From the entries below, reproduce exactly the line containing "feet[node] = (buried, foot_r)", the line containing "before = set(bpy.data.objects)", and every line in between, with nothing added.
◆ ◆ ◆ ◆
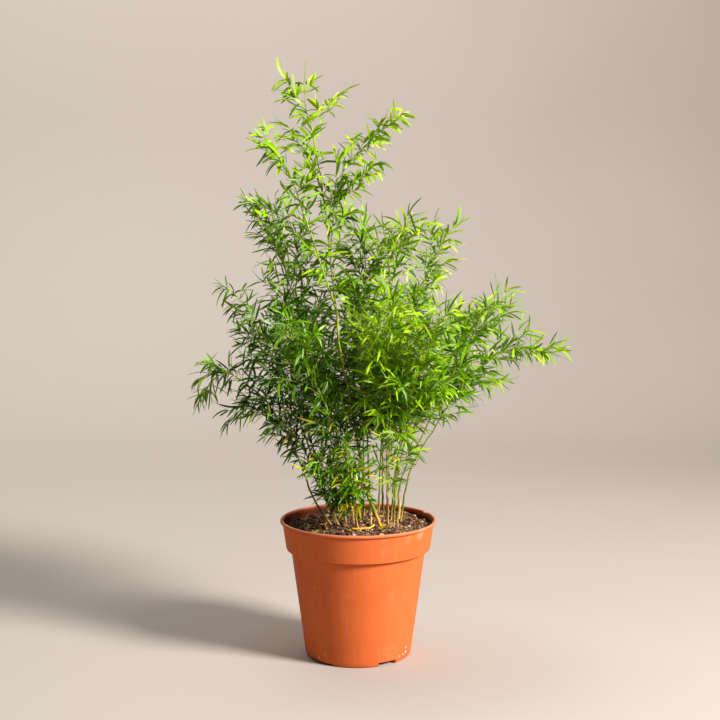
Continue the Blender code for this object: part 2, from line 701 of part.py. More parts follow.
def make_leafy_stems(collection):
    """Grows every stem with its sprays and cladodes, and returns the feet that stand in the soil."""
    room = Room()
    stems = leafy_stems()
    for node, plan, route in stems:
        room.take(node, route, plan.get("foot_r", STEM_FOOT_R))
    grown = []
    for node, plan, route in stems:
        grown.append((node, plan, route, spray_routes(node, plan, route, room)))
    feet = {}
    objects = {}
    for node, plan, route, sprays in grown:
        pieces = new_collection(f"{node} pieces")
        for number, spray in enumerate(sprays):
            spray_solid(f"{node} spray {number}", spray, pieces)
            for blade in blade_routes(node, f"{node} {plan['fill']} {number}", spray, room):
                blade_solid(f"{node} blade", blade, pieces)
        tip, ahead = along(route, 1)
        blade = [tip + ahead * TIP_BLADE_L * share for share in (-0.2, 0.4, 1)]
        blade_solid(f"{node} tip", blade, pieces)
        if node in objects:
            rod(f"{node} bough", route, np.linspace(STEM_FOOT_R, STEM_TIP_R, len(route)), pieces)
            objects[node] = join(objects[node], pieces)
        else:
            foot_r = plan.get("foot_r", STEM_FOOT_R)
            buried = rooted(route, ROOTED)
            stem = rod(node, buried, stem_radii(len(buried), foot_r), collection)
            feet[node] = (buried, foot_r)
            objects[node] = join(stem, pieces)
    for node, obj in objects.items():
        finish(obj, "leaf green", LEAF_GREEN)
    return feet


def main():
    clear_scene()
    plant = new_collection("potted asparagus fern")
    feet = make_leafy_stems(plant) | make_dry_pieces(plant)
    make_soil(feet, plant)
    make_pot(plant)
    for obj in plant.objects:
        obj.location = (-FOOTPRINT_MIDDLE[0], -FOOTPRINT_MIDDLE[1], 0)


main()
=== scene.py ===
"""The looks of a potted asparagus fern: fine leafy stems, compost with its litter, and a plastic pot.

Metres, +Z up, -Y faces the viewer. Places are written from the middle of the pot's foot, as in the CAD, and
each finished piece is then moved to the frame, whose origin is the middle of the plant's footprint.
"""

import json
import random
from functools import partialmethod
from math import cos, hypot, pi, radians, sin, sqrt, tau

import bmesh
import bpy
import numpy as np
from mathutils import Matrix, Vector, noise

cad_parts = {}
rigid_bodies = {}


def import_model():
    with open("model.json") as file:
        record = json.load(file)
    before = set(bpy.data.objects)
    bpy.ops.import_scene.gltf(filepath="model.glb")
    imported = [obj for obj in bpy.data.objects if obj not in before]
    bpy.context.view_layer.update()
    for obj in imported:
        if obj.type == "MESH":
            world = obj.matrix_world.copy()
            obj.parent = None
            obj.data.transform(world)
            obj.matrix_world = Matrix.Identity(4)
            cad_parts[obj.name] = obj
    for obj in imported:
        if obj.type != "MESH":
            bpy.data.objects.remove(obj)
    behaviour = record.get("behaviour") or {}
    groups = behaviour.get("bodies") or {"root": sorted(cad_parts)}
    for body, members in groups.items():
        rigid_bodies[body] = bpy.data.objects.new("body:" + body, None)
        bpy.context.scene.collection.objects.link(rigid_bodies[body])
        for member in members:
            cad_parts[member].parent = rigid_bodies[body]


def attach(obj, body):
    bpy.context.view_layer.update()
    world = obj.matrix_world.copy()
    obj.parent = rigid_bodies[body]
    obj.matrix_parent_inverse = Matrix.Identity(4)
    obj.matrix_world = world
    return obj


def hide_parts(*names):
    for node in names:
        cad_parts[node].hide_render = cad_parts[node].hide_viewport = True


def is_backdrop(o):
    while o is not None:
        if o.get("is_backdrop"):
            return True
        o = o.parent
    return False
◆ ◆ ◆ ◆
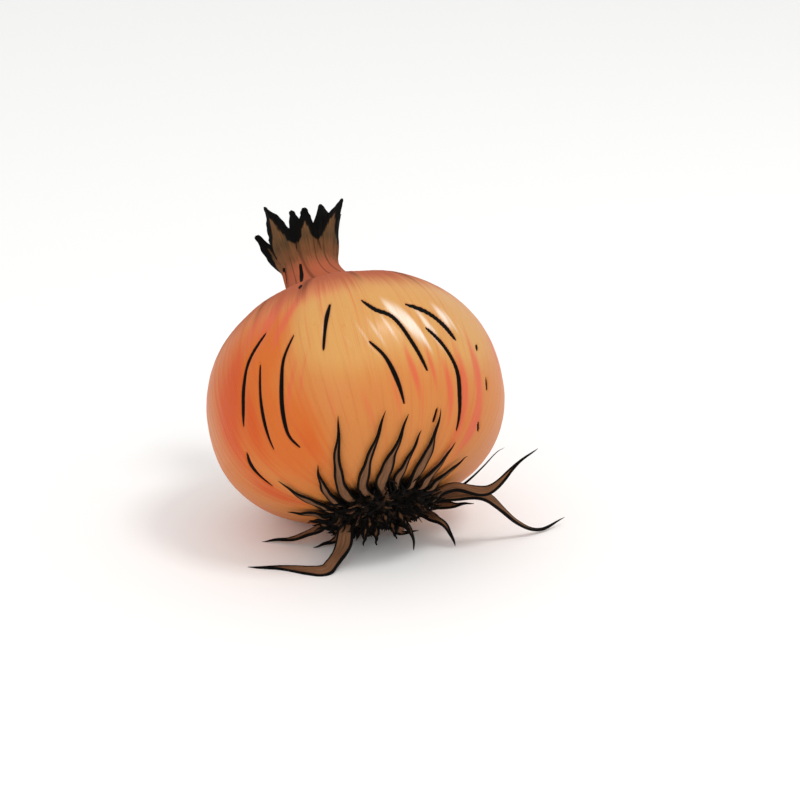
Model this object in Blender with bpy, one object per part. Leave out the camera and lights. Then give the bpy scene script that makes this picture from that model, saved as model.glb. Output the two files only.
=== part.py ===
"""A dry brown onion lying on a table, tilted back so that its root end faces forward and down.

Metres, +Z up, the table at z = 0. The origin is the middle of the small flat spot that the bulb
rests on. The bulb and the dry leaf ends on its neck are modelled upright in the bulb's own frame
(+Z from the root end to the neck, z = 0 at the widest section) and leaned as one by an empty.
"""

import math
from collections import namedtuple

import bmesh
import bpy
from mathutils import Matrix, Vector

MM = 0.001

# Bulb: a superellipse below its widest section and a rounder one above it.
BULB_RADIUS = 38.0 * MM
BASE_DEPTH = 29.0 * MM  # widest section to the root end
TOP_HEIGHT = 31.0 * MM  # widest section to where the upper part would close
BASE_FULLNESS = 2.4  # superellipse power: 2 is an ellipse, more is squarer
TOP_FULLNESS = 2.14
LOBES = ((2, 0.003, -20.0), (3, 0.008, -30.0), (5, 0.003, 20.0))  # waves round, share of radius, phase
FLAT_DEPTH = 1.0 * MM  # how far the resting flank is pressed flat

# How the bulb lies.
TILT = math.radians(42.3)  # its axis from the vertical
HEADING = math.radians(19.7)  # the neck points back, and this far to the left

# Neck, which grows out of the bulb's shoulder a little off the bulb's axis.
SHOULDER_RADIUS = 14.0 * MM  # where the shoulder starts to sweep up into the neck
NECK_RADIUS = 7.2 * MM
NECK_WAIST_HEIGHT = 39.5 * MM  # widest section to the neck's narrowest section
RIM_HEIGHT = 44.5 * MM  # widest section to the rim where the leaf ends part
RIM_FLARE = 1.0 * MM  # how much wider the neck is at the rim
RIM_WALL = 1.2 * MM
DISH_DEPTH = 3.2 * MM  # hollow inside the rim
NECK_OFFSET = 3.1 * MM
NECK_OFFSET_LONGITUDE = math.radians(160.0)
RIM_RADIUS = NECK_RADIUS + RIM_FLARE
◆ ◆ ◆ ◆
--- Full output ---
            feet[node] = (buried, foot_r)
            objects[node] = join(stem, pieces)
    for node, obj in objects.items():
        finish(obj, "leaf green", LEAF_GREEN)
    return feet


def main():
    clear_scene()
    plant = new_collection("potted asparagus fern")
    feet = make_leafy_stems(plant) | make_dry_pieces(plant)
    make_soil(feet, plant)
    make_pot(plant)
    for obj in plant.objects:
        obj.location = (-FOOTPRINT_MIDDLE[0], -FOOTPRINT_MIDDLE[1], 0)


main()
=== scene.py ===
"""The looks of a potted asparagus fern: fine leafy stems, compost with its litter, and a plastic pot.

Metres, +Z up, -Y faces the viewer. Places are written from the middle of the pot's foot, as in the CAD, and
each finished piece is then moved to the frame, whose origin is the middle of the plant's footprint.
"""

import json
import random
from functools import partialmethod
from math import cos, hypot, pi, radians, sin, sqrt, tau

import bmesh
import bpy
import numpy as np
from mathutils import Matrix, Vector, noise

cad_parts = {}
rigid_bodies = {}


def import_model():
    with open("model.json") as file:
        record = json.load(file)
    before = set(bpy.data.objects)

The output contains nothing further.